To mark the completion of the building, and three full years of design and conceptualization, the opening exhibition was conceived under one title yet nodded to the future aims of exhibiting individual projects and works by artists in singular galleries. The opening concluded my years of curatorial practice combining ideas into thematic identities. Ultimately I had found this to be an unsatisfying effort. While over the years, having exhibited numerous artists under the construct of various explorations of social, political and environmental, conditions, thematics and reasoning, I had come to be more and more aware of the absence of exhibitions that truly fleshed out ideas, the lack of a means to communicate an idea wholeheartedly. In the end, and for MCA DENVER, I hoped to create a place that could stay experimental, not rote, in order to be truthful to the nature of the contemporary.
A series of individual exhibitions fell under the title Star Power: Museum as Body Electric. The works loosely represented my want to depart directly from my own past exhibition making experience. The star points offered potential themes—body, time, light, domestic environments, spatial relationships, nature, and poetics.
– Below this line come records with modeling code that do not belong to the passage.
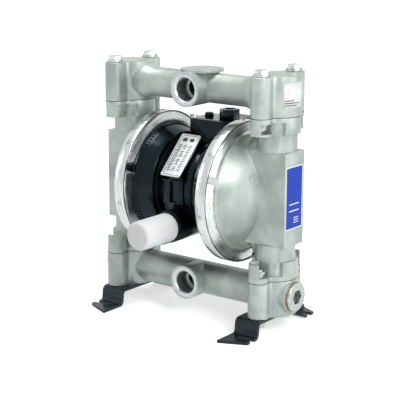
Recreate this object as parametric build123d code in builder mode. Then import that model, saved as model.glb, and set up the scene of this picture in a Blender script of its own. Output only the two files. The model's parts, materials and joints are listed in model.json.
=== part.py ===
from build123d import *
from math import cos, radians, sin, sqrt
import os

# Air operated double diaphragm pump, in millimetres.
# X runs along the diaphragm shaft, -Y is the side of the fluid ports and the
# exhaust muffler, and +Z is up. The origin is on the floor under the pump's middle.
# "Right" pieces are on the +X side and "left" pieces mirror them in the YZ plane.

os.makedirs("parts", exist_ok=True)

# ---- Driving dimensions: castings ----
column_x = 95.5  # centre of a fluid column from the middle of the pump
cover_height = 170.0  # fluid cover between its two manifold joints
inlet_block_height = 38.2
outlet_block_height = 41.5
inlet_pipe_drop = 18.3  # inlet pipe axis below the inlet joint
outlet_pipe_rise = 20.0  # outlet pipe axis above the outlet joint
block_radius = 24.0  # end block round the valve bore
boss_radius = 11.0  # end block round each bolt
bolt_y = 29.4  # bolt to the column centre
cast_edge = 1.2  # rounding of cast edges
inlet_pipe_radius = 17.5
outlet_pipe_radius = 16.0
inlet_flare_radius = 18.0  # pipe where it meets an end block
outlet_flare_radius = 19.5
flare_length = 12.0
port_boss_radius = 18.2
port_reach = 31.0  # port face in front of the column centres
port_tap_radius = 12.1  # 3/4 NPT, tap drill
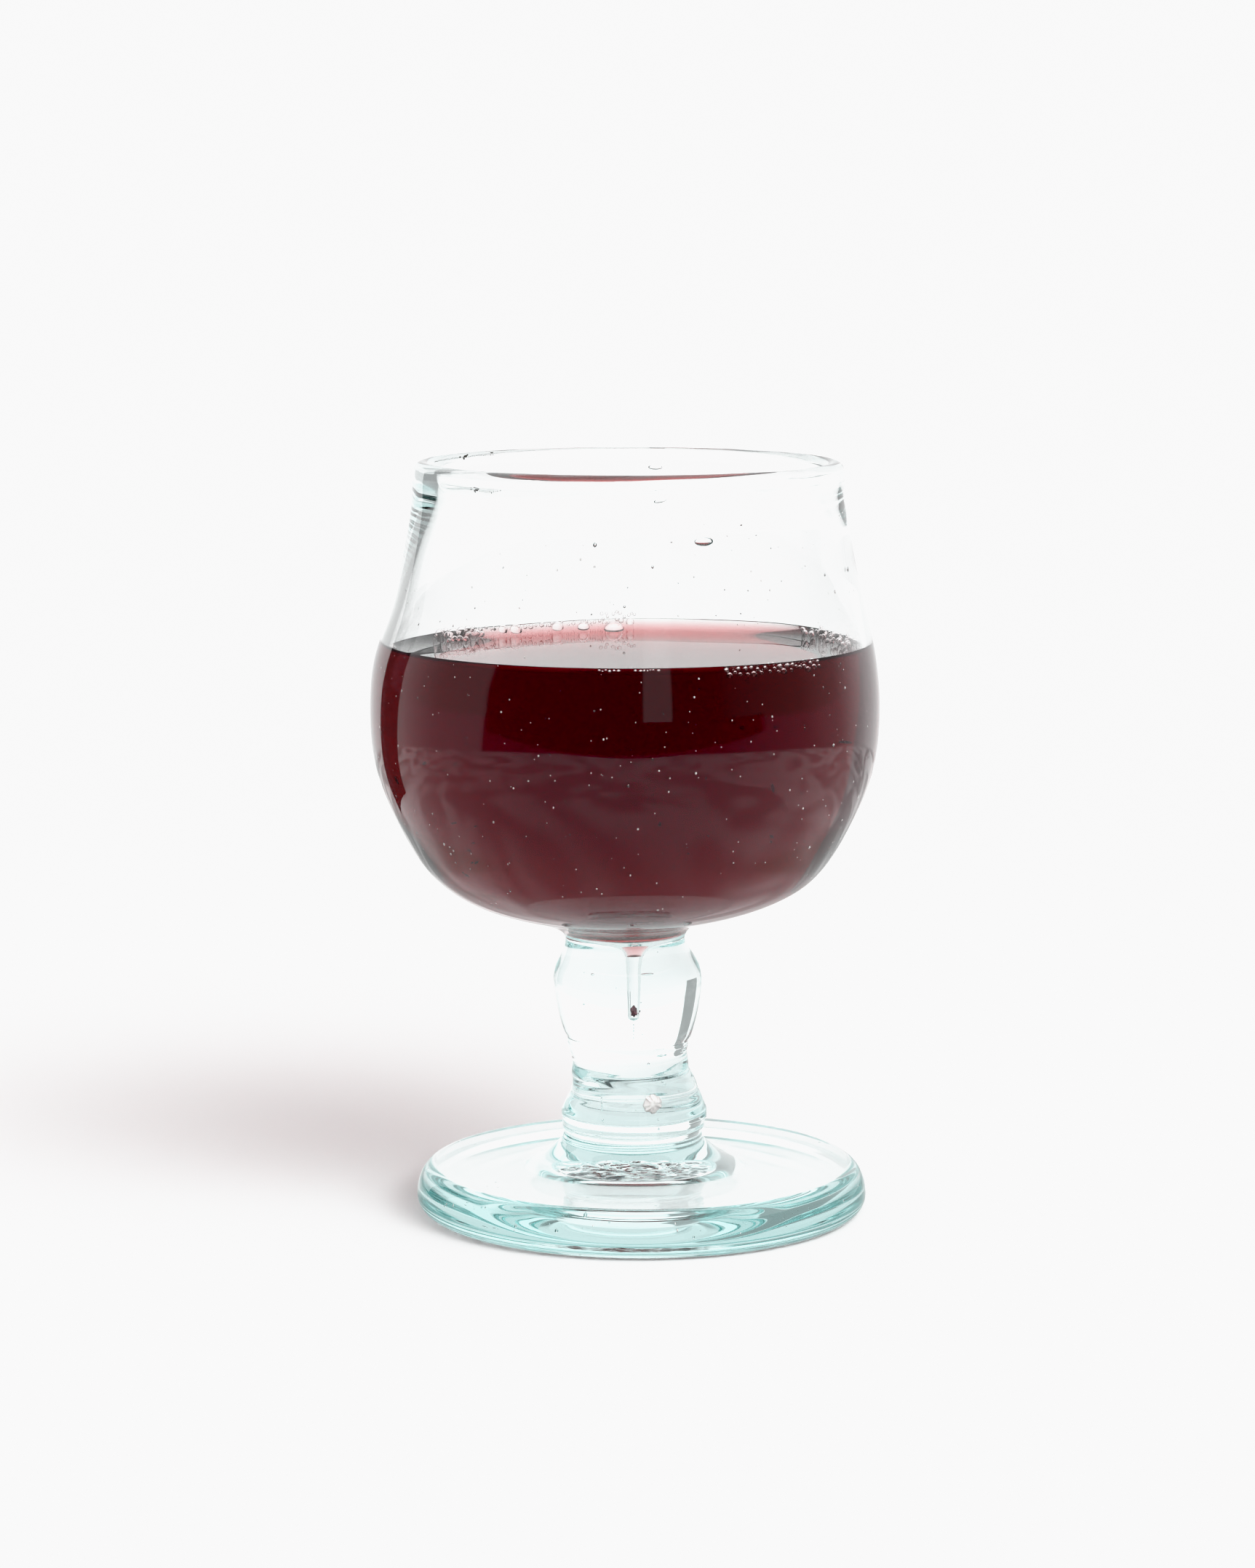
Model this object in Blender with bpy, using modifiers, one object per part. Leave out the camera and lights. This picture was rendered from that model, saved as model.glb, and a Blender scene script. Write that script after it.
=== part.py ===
"""A small hand-blown goblet of recycled glass, filled to two thirds with red wine.

The bowl, the knobbed stem and the thick disc foot are one fused piece of glass.
A drawn-out channel runs from the floor of the bowl down into the stem.
The wine is a solid up to its level, with the bubbles that stand at its edge fused on.
Run it with: blender --background --python part.py
"""

import math
import random

import bmesh
import bpy
import numpy as np
from mathutils import Matrix

MM = 0.001

# Driving dimensions, in millimetres
HEIGHT = 128.0
TURN_STEPS = 36
SPAN_STEPS = 2
BOWL_FLOOR_START = 57.0

# Rolled lip: a bead of glass round the mouth
LIP_MIDDLE_RADIUS = 34.5
LIP_BEAD_RADIUS = 1.7
LIP_ARC_START = 162.0
LIP_ARC_END = 18.0
LIP_STEPS = 6

# Foot: a thick disc with rounded edges that flares up to its joint with the stem, and the rough
# dish where the iron was broken off
FOOT_RADIUS = 38.4
FOOT_THICKNESS = 8.1
FOOT_TOP_ROUNDING = 3.4
FOOT_BOTTOM_ROUNDING = 2.9
FOOT_ROUNDING_STEPS = 5
FOOT_MIDDLE_X = 2.85
FOOT_FLAT_RADIUS = 34.0
JOINT_RADIUS = 12.3
JOINT_HEIGHT = 11.9
JOINT_MIDDLE_X = 1.3
PONTIL_RADIUS = 11.5
PONTIL_DEPTH = 1.2
PONTIL_MIDDLE_X = 1.6

# The dish under the foot: shares of its radius and of its depth, from its rim inwards
PONTIL_DISH = ((1.0, 0.0), (0.92, 0.5), (0.6, 0.9), (0.0, 1.0))

# Wine: its flat level, how far it creeps up the wall, and where it ends in the channel
WINE_LEVEL = 95.5
WINE_CREEP = 2.0
CREEP_LENGTH = 2.1
WINE_END = 42.8
WINE_END_DEPTH = 0.3
SURFACE_STEPS = (12.0, 6.5, 4.0, 2.4, 1.3, 0.6)
CHANNEL_MOUTH = 48.3
CHANNEL_END = 34.5
CHANNEL_END_DEPTH = 0.4
GAP = 0.3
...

Walt Whitman’s “I sing the body electric” was sent to all of the invited artists as well as the drawing of the star which had expanded to include other dynamics such as elements of communication between the museum and audience: light, nature, architecture, movement, and art. To these I added natural elements: wood, metal, water, fire, air and then body parts based on Chinese characteristics. I was to discover these ideas were Maori, Japanese, Native American, and more. Even to this day, there are homes portioned as collieries to the human figure.
This relationship to the domestic and the ancient was embedded in the building and in Star Power: Museum as Body Electric.